O’Brien was raised in Carson, where, she said, “My father, Dennis, was a well respected coach who founded a nationally renowned track club, and my mother, Jerrie, was very active in a church ministry and choir. Carson allowed me to have a very strong sense of community. I enjoyed the safety and support of community, and am running for mayor to ensure that the families of Fontana enjoy the same idyllic neighborhoods.”
O’Brien attended and graduated from Howard University, where she met her husband, Jason. Shannon briefly attended law school and the couple might have remained in Washington, D.C. Jason, however, was offered a position with the Los Angeles Police Department, and they relocated to California, where she then completed a master of public administration degree from the Graduate Center for Public Policy and Administration at California State University, Long Beach.
After the O’Briens’ son, Jason, Jr., was born, they co-founded the Children’s Resources nonprofit organization to help families support their children socially and academically. Today, Jason is a detective with the Los Angeles Police Department and Shannon is the chief executive officer of Children’s Resources.
“I am proud of the fact that Children’s Resources is considered a major community partner with schools throughout San Bernardino, Riverside and Los Angeles counties,” O’Brien said.

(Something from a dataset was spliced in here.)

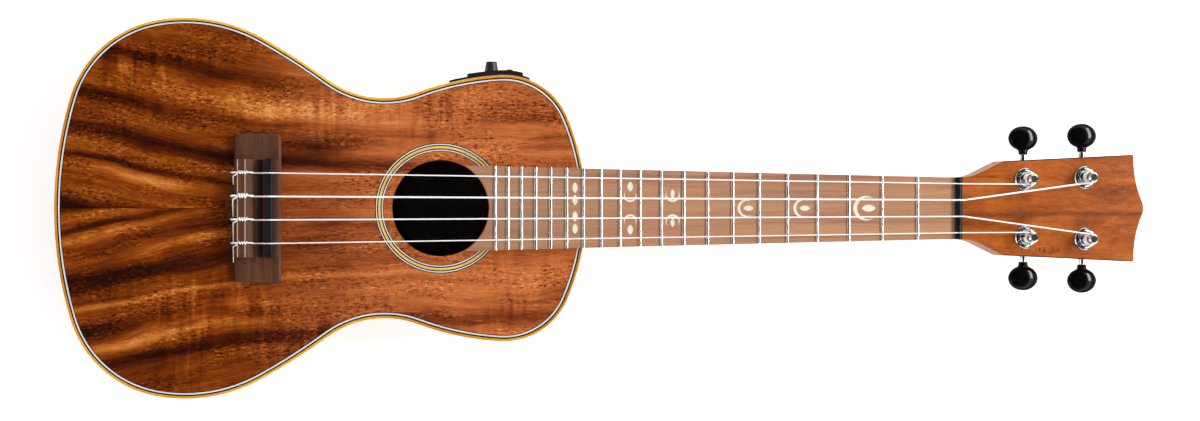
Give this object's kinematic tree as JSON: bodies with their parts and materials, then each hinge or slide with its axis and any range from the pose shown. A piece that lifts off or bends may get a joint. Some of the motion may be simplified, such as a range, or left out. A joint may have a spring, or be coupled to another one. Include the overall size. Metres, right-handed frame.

O’Brien served on the Fontana Unified School District Board of Education in 2013 and 2014. She also served on the executive committee of the San Bernardino County School Boards Association and was a founding board member of the Inland Empire Association of Black School Educators. She recently served on the 2019 Martin Luther King, Jr. Planning Committee with Ephesians New Testament Church and is a member of the Black Chamber of Commerce Inland Empire.
“I am excited about leading my fellow Fontana neighbors,” O’Brien said. “I’ve been very active in our community. I think Fontana is a wonderful city that is being failed by its current political leadership. I am running because we need term limits, transparent leadership and fiscal accountability. It will be interesting to see if the voters are in agreement with me.”